If you had to ask me, who is Ruby Zarsky? I would say I am nothing and everything. This answer frustrates many people I believe. Because it sounds evasive. But it is like asking what is the color green? It just simply is and it must be green no matter what.

So when I make art or music i try to follow my impulse without question. And only ask questions if another impulse pushes me to do that. It is definitely irresponsible, but I think artists are supposed to be irresponsible so that they can create dialogue.
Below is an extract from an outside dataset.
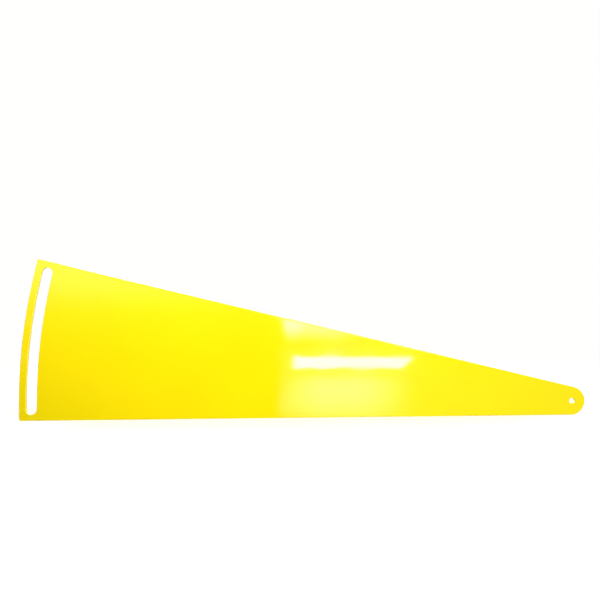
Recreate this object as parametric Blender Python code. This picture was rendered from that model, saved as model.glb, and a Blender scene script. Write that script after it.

In this sense many artists are construed as enemies. I can certainly relate to that. Because even if you agree with my radical agenda, are anti censorship, are queer or trans, it doesn't mean you unanimously agree with me. You might be disappointed that my art practice often engages in what many view as unethical sourcing of material. But I feel that, at some point the web of social justice always entangles into social constructs. And that is a dialogue I know will get me in trouble over and over.

If your universe were a sound, a murmur, a vibration, what echo would fill the space?

My universe sounds like a sad and beautiful string quartet playing their muffled tune from a distant dimension. Accompanying the strings is the steady drone of wind emanating from a rather loud oscillating electric fan.

The curtain falls. The paint dries. But the image keeps vibrating. What remains after the dazzle?

Sadly I think a lot of misinterpretation is what follows the creation of my work. It is too complex; too inaccessible. And I fear that after I am gone the dialogue it creates will grow like a wild and invasive plant.

Thus far, by vigilantly refraining from participating in the commercial art or music industries, I have been able to steer the conversation away from misleading clickbait type media; or the dilution of my content in deference to a gallerist or record label’s commercial demands. I will remain vigilant as long as I can. But the hardships of being an impoverished trans artist are certainly burdensome on my soul.

My hope is that within my queer and trans community I can sustain a comfortable life. I do not wish to ascend the great ladder of success. I merely wish to survive like anybody else.